======== Data provided ========

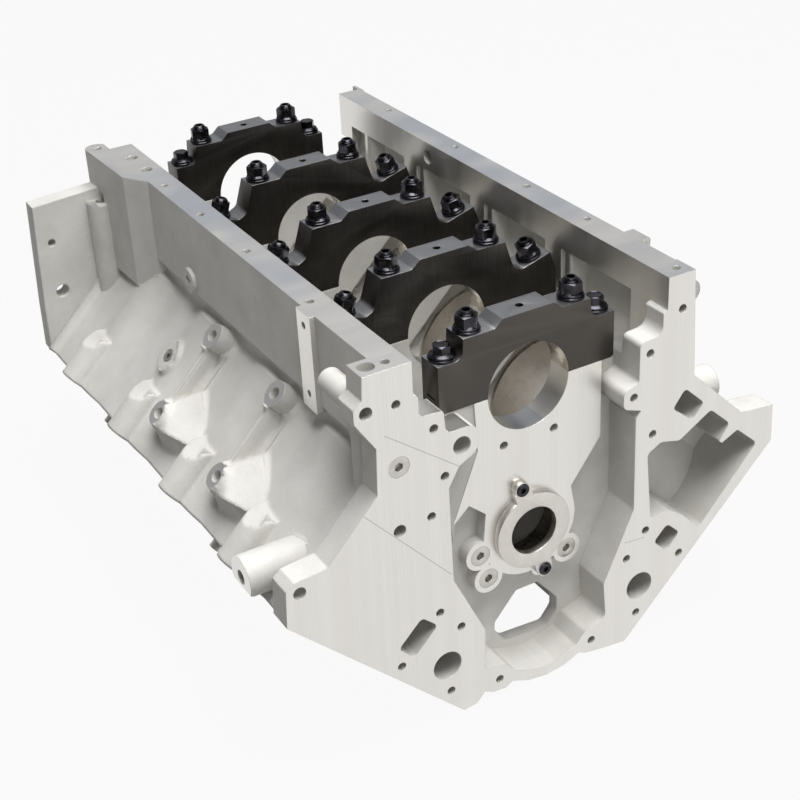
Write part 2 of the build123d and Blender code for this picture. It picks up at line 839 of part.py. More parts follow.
def make_retainer_ring():
    front = web_front - ring_thickness
    ring = rod_y(0, cam_z, ring_outer_r, front, web_front)
    ears = []
    for x, z in ring_screw_places():
        ears.append(rod_y(x, z, 6.6, front, web_front))
        along = Vector(x, 0, z - cam_z).normalized()
        middle = Vector(x, 0, z) - along * 11
        neck = Plane(origin=(middle.X, front, middle.Z), x_dir=(along.Z, 0, -along.X), z_dir=(0, 1, 0))
        ears.append(neck * Box(15, 20, ring_thickness, align=(Align.CENTER, Align.CENTER, Align.MIN)))
    ring = ring.fuse(*ears)
    cuts = [rod_y(0, cam_z, ring_hole_r, front - 5, web_front + 5)]
    cuts += [rod_y(x, z, 3.0, front - 5, web_front + 5) for x, z in ring_screw_places()]
    cuts += [rod_y(x, z, 5.2, front - 5, front + 3.2) for x, z in ring_screw_places()]
    return ring.cut(*cuts)


def make_retainer_screws():
    front = web_front - ring_thickness
    screws = []
    for x, z in ring_screw_places():
        head = rod_y(x, z, 5.2, front - 1.0, front + 3.2)
        shank = rod_y(x, z, 3.0, front, web_front + 12)
        key = extrude(RegularPolygon(2.3, 6), amount=3.2)
        screws.append(head.fuse(shank) - Plane(origin=(x, front - 2, z), z_dir=(0, 1, 0)) * key)
    return screws


def socket_plug(start, direction, radius, depth):
    """Flush screwed plug with a hexagon socket."""
    body = rod(start, direction, radius, depth)
    plane = Plane(origin=Vector(*start) - Vector(*direction), z_dir=direction)
    return body - plane * extrude(RegularPolygon(radius * 0.42, 6), amount=depth * 0.6)


def make_gallery_plugs():
    return [socket_plug(p, d, plug_r, plug_depth) for p, d in plug_places()[:3]]


def make_front_plug():
    start, direction = plug_places()[3]
    return socket_plug(start, direction, plug_r, plug_depth)


def make_drain_plugs():
    plugs = []
    for side in sides:
        start = side_plane(drain_depth, drain_out, side, drain_y[side]).origin
        plugs.append(socket_plug(tuple(start), (-side * half, 0, -half), drain_r, plug_depth))
    return plugs


def stand(plane, radius, height, hole):
    low = (Align.CENTER, Align.CENTER, Align.MIN)
    return plane * (Cylinder(radius, height, align=low) - Cylinder(hole, height * 3))


def flange_nut(plane):
    """Hexagon nut with a round collar, its upper corners turned off at 30 degrees."""
    low = (Align.CENTER, Align.CENTER, Align.MIN)
    hexagon = extrude(RegularPolygon(nut_flats / 2, 6, major_radius=False), amount=nut_h)
    corner = nut_flats / 2 / cos(pi / 6)
    reach = nut_h + (corner - nut_flats / 2 + 0.6) * tan(pi / 6)
    crown = Cone(corner + reach / tan(pi / 6) * 1.0, nut_flats / 2 - 0.6, reach, align=low)
    collar = Cone(nut_flange_r, nut_flats / 2, 3.4, align=low)
    return plane * ((hexagon & crown) + collar - Cylinder(stud_r, nut_h * 4))


def inner_planes():
    planes = []
    for number, y in enumerate(main_y):
        pad = end_cap_pad if number in (0, 4) else cap_pad
        planes += [Plane(origin=(side * inner_stud_x, y, pad)) for side in sides]
    return planes


def outer_planes():
    planes = []
    for y in main_y[1:4]:
        for side in sides:
            (x, z), (dx, dz) = stud_axis(side)
            planes.append(Plane(origin=(x, y, z), x_dir=(0, 1, 0), z_dir=(dx, 0, dz)))
    return planes


def end_bolt_planes():
    return [Plane(origin=(side * end_bolt_x, main_y[number], end_cap_step))
            for number in (0, 4) for side in sides]


def stud(plane, below):
    reach = washer_t + nut_h + stud_above_nut
    low = (Align.CENTER, Align.CENTER, Align.MIN)
    tip = Cone(stud_r, stud_r - 1.2, 1.4, align=low)
    body = Cylinder(stud_r, reach - 1.4 + below, align=low)
    return plane * (Pos(0, 0, -below) * body + Pos(0, 0, reach - 1.4) * tip)


def make_inner_studs():
    return [stud(p, p.origin.Z - saddle_z + stud_in_block) for p in inner_planes()]


def make_outer_studs():
    return [stud(p, p.origin.Z / p.z_dir.Z + wing_stud_in_block) for p in outer_planes()]


def lifted(plane, height):
    return Plane(origin=plane.origin + plane.z_dir * height, x_dir=plane.x_dir, z_dir=plane.z_dir)


def make_end_bolts():
    low = (Align.CENTER, Align.CENTER, Align.MIN)
    bolts = []
    for plane in end_bolt_planes():
        seat = lifted(plane, washer_t)
        head = extrude(RegularPolygon(bolt_flats / 2, 6, major_radius=False), amount=bolt_head_h)
        collar = Cone(bolt_flange_r, bolt_flats / 2, 3.0, align=low)
        below = washer_t + end_cap_step + bolt_in_block
        shank = Pos(0, 0, -below) * Cylinder(bolt_r, below, align=low)
        bolts.append(seat * (head + collar + shank))
    return bolts


def make_deck_dowels():
    dowels = []
    for side, y, out in deck_dowel_places():
        low = deck_height - dowel_h + dowel_proud
        outer = bank_rod(side, y, out, dowel_r, low, deck_height + dowel_proud)
        dowels.append(outer - bank_rod(side, y, out, dowel_bore_r, low - 5, deck_height + 20))
    return dowels


def make_bell_dowels():
    low = rear_y - dowel_h + dowel_proud
    return [rod_y(x, z, dowel_r, low, rear_y + dowel_proud - 2) for x, z in bell_dowel_places()]


def write(name, shape):
    solids = []
    for piece in shape if isinstance(shape, (list, tuple)) else [shape]:
        solids += piece.solids()
    step = solids[0] if len(solids) == 1 else Compound(children=solids)
    step.label = name
    export_step(step, f"parts/{name}.step")


os.makedirs("parts", exist_ok=True)
write("block_casting", make_casting())
for number in range(5):
    write(f"main_cap_{number + 1}", make_cap(number))
    write(f"cam_bearing_{number + 1}", make_cam_bearing(number))
for number in range(4):
    write(f"cylinder_sleeve_{number + 1}_left", make_sleeve(number, left))
    write(f"cylinder_sleeve_{number + 1}_right", make_sleeve(number, right))
write("cam_retainer_ring", make_retainer_ring())
write("cam_retainer_screws", make_retainer_screws())
write("inner_main_studs", make_inner_studs())
write("inner_main_washers", [stand(p, washer_r, washer_t, stud_r) for p in inner_planes()])
write("inner_main_nuts", [flange_nut(lifted(p, washer_t)) for p in inner_planes()])
write("outer_main_studs", make_outer_studs())
write("outer_main_washers", [stand(p, washer_r, washer_t, stud_r) for p in outer_planes()])
write("outer_main_nuts", [flange_nut(lifted(p, washer_t)) for p in outer_planes()])
write("end_cap_bolts", make_end_bolts())
write("end_cap_washers", [stand(p, washer_r, washer_t, bolt_r) for p in end_bolt_planes()])
write("gallery_plugs", make_gallery_plugs())
write("front_plug", make_front_plug())
write("drain_plugs", make_drain_plugs())
write("deck_dowels", make_deck_dowels())
write("bell_dowels", make_bell_dowels())
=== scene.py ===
# Bare aluminium V8 block lying on its decks, pan rails up, photographed on white.
import json
import math

import bmesh
import bpy
import numpy as np
from mathutils import Matrix, Vector
from mathutils.bvhtree import BVHTree


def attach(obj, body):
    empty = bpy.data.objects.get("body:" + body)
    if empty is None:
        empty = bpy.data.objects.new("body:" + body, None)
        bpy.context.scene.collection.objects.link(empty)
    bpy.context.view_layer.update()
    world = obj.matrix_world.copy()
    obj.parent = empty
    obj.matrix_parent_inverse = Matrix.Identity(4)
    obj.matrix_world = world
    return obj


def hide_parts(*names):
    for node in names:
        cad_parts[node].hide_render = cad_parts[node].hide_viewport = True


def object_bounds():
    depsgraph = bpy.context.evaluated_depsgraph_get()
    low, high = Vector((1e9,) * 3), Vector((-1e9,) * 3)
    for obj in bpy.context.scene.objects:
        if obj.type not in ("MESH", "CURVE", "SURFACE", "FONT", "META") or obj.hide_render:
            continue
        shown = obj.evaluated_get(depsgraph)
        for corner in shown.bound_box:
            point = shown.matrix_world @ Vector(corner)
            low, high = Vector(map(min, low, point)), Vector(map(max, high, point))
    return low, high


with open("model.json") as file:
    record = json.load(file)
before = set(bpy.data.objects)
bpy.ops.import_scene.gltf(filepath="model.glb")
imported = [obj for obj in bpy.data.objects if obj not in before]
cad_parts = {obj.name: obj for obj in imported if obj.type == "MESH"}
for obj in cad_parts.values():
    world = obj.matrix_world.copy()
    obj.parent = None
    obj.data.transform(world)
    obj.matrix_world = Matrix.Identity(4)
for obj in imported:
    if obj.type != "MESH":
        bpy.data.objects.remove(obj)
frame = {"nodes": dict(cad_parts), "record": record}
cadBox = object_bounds()
nodes = frame["nodes"]
scene = bpy.context.scene
mm = 0.001
diag = math.sqrt(0.5)
mainBore = 34.93
cylinderPitch = 111.76
print("frame loaded,", len(nodes), "nodes")


def linear(code):
    # sRGB hex text to the linear colour that the shaders want
    parts = [int(code[i:i + 2], 16) / 255 for i in (1, 3, 5)]
    return [c / 12.92 if c <= 0.04045 else ((c + 0.055) / 1.055) ** 2.4 for c in parts] + [1.0]


# materials

def fill(tree, node, values):
    # a node or an output is linked to its socket, a plain value sits on the socket itself
    for key, value in values.items():
        if value is None:
            continue
        socket = node.inputs[key]
        if isinstance(value, bpy.types.Node):
            value = value.outputs[0]
        if isinstance(value, bpy.types.NodeSocket):
            tree.links.new(value, socket)
        else:
            socket.default_value = value


def add(tree, kind, *inputs, named=None, **settings):
    # one node: inputs fill its sockets in order, None leaves one alone
    node = tree.nodes.new("ShaderNode" + kind)
    for key, value in settings.items():
        setattr(node, key, value)
    fill(tree, node, dict(enumerate(inputs)))
    fill(tree, node, named or {})
    return node


def calc(tree, operation, *inputs):
    return add(tree, "Math", *inputs, operation=operation)


def ramp(tree, value, limits, low=0.0, high=1.0):
    return add(tree, "MapRange", value, *limits, low, high)


def dot(tree, vector, direction):
    product = add(tree, "VectorMath", vector, direction, operation="DOT_PRODUCT")
    return product.outputs["Value"]


def newMaterial(name):
    material = bpy.data.materials.new(name)
    material.use_nodes = True
    tree = material.node_tree
    return material, tree, tree.nodes["Principled BSDF"]


def inMillimetres(tree):
    spot = add(tree, "TexCoord").outputs["Object"]
    return add(tree, "VectorMath", spot, (1000, 1000, 1000), operation="MULTIPLY")


def onMainBore(tree, place, reach):
    # 1 within reach of the crank bore's radius, 0 elsewhere
    across = add(tree, "VectorMath", place, (1, 0, 1), operation="MULTIPLY")
    axisDistance = add(tree, "VectorMath", across, operation="LENGTH").outputs["Value"]
    return calc(tree, "COMPARE", axisDistance, mainBore, reach)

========

▸ **Work to do**
Beginning with the line that contains "p in end_bolt_planes()])" and ending with the line that contains "obj.parent = empty", repeat exactly those lines and no others.

▸ **Response**
write("end_cap_washers", [stand(p, washer_r, washer_t, bolt_r) for p in end_bolt_planes()])
write("gallery_plugs", make_gallery_plugs())
write("front_plug", make_front_plug())
write("drain_plugs", make_drain_plugs())
write("deck_dowels", make_deck_dowels())
write("bell_dowels", make_bell_dowels())
=== scene.py ===
# Bare aluminium V8 block lying on its decks, pan rails up, photographed on white.
import json
import math

import bmesh
import bpy
import numpy as np
from mathutils import Matrix, Vector
from mathutils.bvhtree import BVHTree


def attach(obj, body):
    empty = bpy.data.objects.get("body:" + body)
    if empty is None:
        empty = bpy.data.objects.new("body:" + body, None)
        bpy.context.scene.collection.objects.link(empty)
    bpy.context.view_layer.update()
    world = obj.matrix_world.copy()
    obj.parent = empty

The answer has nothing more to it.